I began to follow his path in fisheries, but school work was never my thing.  I found I was a hands-on person.  In 1994 I moved to Colorado, and the first morning I was there I went fly-fishing in a small river - the North Fork of the Cache La Poudre River.  I was hooked.  It took me a while until I caught my first trout on a fly. Then it was tying flies in which I became quite proficient.  I made many a trip to Utah, Wyoming, New York, Michigan, and even Montana.  I used my Colorado Atlas and Gazetteer to find my way around Colorado and fished many amazing places.  My first real career was roofing, I started a business in 1999/2000 and that allowed me a lot of fishing time.  I would read anything about fishing and go anywhere I could afford to travel to fish. We would make family trips to Mexico and I loved the saltwater. I have made at least 10 trips to Mexico in where most included fly-fishing, even landing a sailfish on a fly. Then it was bonefish on the fly.

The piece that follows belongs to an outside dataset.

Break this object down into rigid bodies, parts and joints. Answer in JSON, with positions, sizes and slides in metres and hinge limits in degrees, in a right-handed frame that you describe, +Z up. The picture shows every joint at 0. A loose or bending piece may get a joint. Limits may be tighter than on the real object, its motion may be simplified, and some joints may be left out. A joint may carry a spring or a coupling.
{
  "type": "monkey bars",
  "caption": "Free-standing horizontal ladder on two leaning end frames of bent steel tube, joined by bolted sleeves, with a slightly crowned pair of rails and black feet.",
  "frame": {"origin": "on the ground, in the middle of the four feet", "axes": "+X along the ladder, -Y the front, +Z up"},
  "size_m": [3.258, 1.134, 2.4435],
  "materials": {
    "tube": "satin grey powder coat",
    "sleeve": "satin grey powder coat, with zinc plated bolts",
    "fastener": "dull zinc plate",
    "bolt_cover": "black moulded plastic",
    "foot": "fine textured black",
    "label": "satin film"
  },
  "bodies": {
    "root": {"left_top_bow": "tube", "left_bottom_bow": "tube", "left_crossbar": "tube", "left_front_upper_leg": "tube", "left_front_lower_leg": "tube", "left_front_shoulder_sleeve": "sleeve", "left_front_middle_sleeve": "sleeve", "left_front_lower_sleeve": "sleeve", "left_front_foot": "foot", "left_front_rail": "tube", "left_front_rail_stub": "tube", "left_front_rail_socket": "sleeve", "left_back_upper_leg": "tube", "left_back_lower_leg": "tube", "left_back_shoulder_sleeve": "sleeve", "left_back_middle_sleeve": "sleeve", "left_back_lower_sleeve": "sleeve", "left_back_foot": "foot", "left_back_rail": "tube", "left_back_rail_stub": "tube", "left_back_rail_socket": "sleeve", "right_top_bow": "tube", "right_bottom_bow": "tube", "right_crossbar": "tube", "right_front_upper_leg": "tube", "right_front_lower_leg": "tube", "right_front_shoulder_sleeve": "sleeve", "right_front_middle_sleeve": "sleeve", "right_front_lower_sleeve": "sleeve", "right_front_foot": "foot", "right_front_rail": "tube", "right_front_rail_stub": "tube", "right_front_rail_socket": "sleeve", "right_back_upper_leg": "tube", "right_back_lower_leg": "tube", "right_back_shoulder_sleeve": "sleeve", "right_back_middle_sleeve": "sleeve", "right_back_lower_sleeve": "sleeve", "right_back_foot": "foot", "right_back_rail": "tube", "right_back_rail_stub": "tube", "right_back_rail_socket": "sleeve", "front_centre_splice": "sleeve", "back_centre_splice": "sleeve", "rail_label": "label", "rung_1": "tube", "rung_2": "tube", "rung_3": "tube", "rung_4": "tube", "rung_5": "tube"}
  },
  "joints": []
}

I eventually just used the method that caught the most fish, sometimes fly, sometimes spin, sometimes live bait. I slowly went back to “the dark side” and would fish for warm water species via boat using spinning gear and yes, even bait.  I found that if I took my son fishing, my wife was always in favor of the two of us taking road trips to new places.  We began doing an annual trip to North Dakota to fish walleye, pike, and white bass and loved it.  Then Canada came into play.  We were fishing for walleye, pike, musky, etc and had to use a flyrod along with the spinning gear.  We found a lot of success fishing for musky on the fly. 

Where could I go now? Well, we bought a house in Fort Collins, Colorado on a private lake.  I was too busy fixing up the place to do much fishing, and due to a terrible drought in 2012 they drained the lake I now lived on.  They planned to do some work on the dam and fill in April of 2013, so I talked with the members of the lake about stocking it and they said “feel free”, so I did.  I could now work and play at home and after only a couple of years we had one of the best fisheries on the front range of Colorado. I worked so hard the summer of 2014 that I needed a break from winter, so naturally as a fisherman I began my research. And FLORIDA seemed to be calling. 

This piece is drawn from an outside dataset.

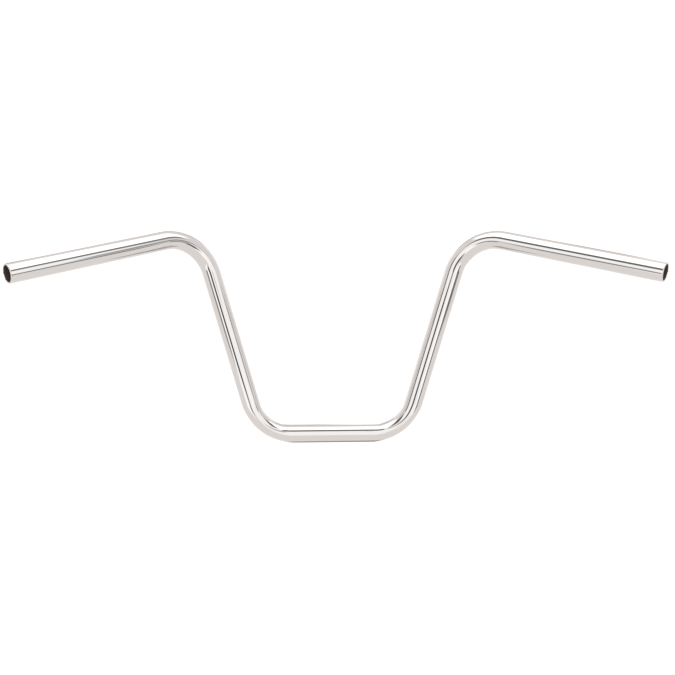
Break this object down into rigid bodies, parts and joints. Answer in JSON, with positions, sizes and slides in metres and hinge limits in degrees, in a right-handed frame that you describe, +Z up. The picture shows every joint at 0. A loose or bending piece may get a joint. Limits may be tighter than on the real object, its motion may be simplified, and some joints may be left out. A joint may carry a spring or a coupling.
{
  "type": "handlebar",
  "caption": "High-rise motorcycle handlebar bent from one chromed steel tube: straight clamp section, two leaning risers and swept-back grips with open ends.",
  "frame": {"origin": "middle of the clamp section, on the tube's centreline", "axes": "+X along the clamp section to the rider's right, +Z up in the plane of the risers, -Y back towards the rider"},
  "size_m": [0.8294, 0.1837, 0.3006],
  "materials": {
    "chromed_tube": "polished"
  },
  "bodies": {
    "root": {"handlebar_tube": "chromed_tube"}
  },
  "joints": []
}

After some research and luck, we found Yankeetown.  My wife actually found it! And, we agreed to spend a month or two there over the winter of 2014/2015.  Wow, more than I ever dreamed. Let’s buy a house. We found the one we love on the Withlacoochee River. And in the winter of 2015/2016 I fished for 6 months, not straight, but close. As a child I dreamt of a job fishing.  And after finding the relaxed atmosphere and “low speed lifestyle” in Yankeetown I knew we needed to make a go of this. With people in place running the business in Colorado, I am making a leap. I considered guiding and wasn’t sure if that’s what I wanted to do.  However, a funny thing happened. I heard that at certain times of the year there were tarpon in the river.  Of course I heard that they were there when I had to be gone (May and nearby through the beginning of October). 

Well, I decided to put in the effort of catching them in the winter into spring and had success. After seeing the faces and reactions of people hooking a tarpon while fishing with me, I decided I wanted to guide. It brings me an amazing satisfaction to see, over and over, how excited a person hooking their first tarpon gets.  I won’t stop at saying their first, because it’s really every tarpon.  That allowed me a venue in which I got to be part of an experienced fisherman’s “greatest moment fishing ever”.  Can there be a more rewarding thing as a fisherman? I guess if there is one, I will find it.